Before I'm off, I've got a brief apology to anybody I was horrible to while stressing this past week:
Guys, I'm a bastard when I'm under a lot of pressure, especially when it's pressure I may not be able to handle, so I may have said some horrible things to some of you, because..well..that's just what I do in those situations. It's far from my ideal way of dealing with my problems, and it actually has made a good portion of them worse, but I guess I'd just like to say sorry to anybody I may have been a dick to, and I'd also like to thank you all for putting up with my shit..Time and time again. The one's I've got in mind mean the world to me, and though most of them won't be reading this, I just thought I ought to let you all know that I'm eternally grateful for your presence in my life. You guys are the best.
No individual shout outs tonight though, but if you're reading this, you'll have a pretty good idea as to whether or not you fit in my "grateful for your presence in my life" category.
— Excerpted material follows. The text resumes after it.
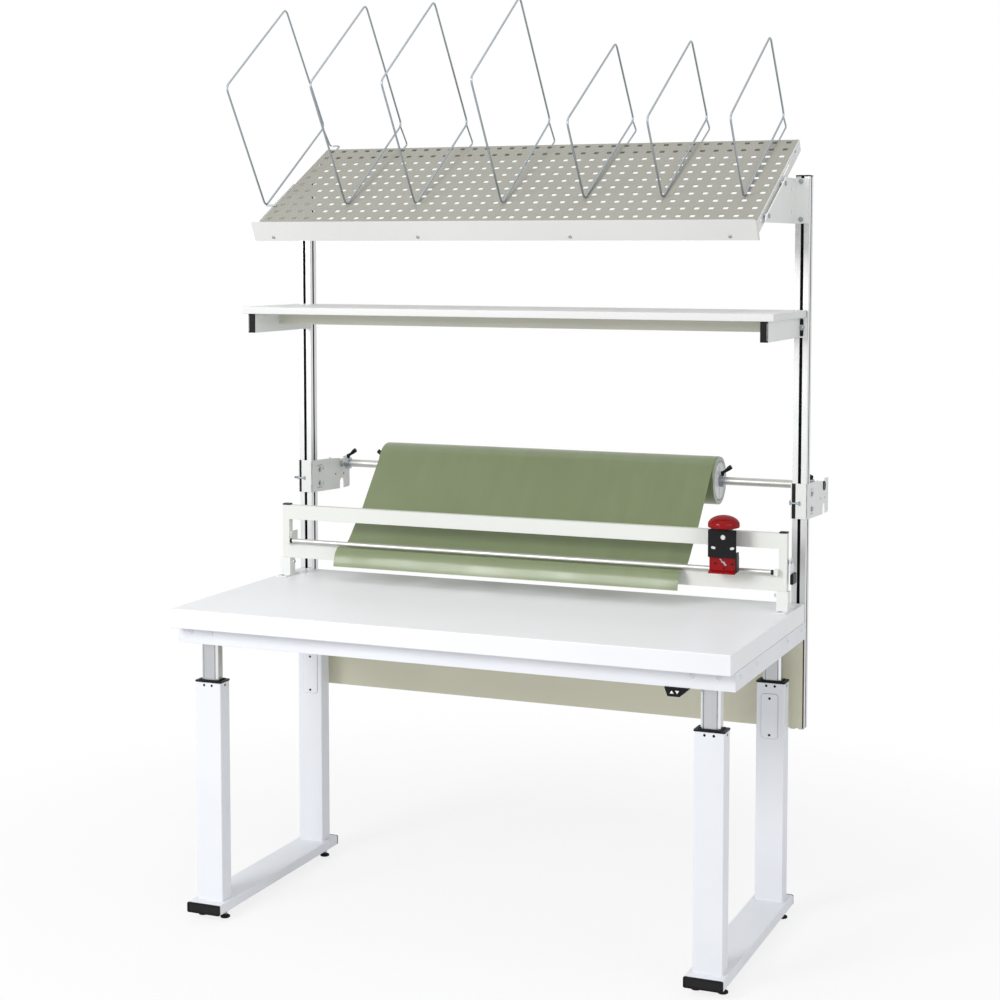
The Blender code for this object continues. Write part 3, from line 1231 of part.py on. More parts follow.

To many people in our world can relate to this song:
Parce que la nuit touche à sa fin,
Et parce qu'on ne fait pas de prisonnière,
Parce qu'il ne reste aucun matin,
Mourir les yeux ouverts...
Parce que le temps des assassins,
Parce que l'argent, l'argent aime la misère,
Parce que tout ça c'est pas pour rien,
Mourir les yeux ouverts...
Parce que le rêve américain,
Parce que longtemps dans le désert,
Parce que le ciel revient de loin,
Mourir les yeux ouverts...
Parce que les femmes à demi-nues,
Parce que l'amour n'a rien pu faire,
Parce que personne ne nous à vu,
Mourir les yeux ouverts...
Parce que Mahomet ou Jésus
Parce que trop longue, trop longue est la prière,
Parce que certains se sont perdus,
Mourir les yeux ouverts...
Parce que le combat continue,
Parce que la balle passe à travers,
Parce qu'un jour la Lumière fut,
Mourir les yeux ouverts...
Mourir sans même en avoir l'air,
Sans même avoir envie de plaire,
Mourir les yeux ouverts...
Really drained though, so I'm ending this now :).
Goodnight all you crazy kids.
And I know I say this enough as is, but I love you.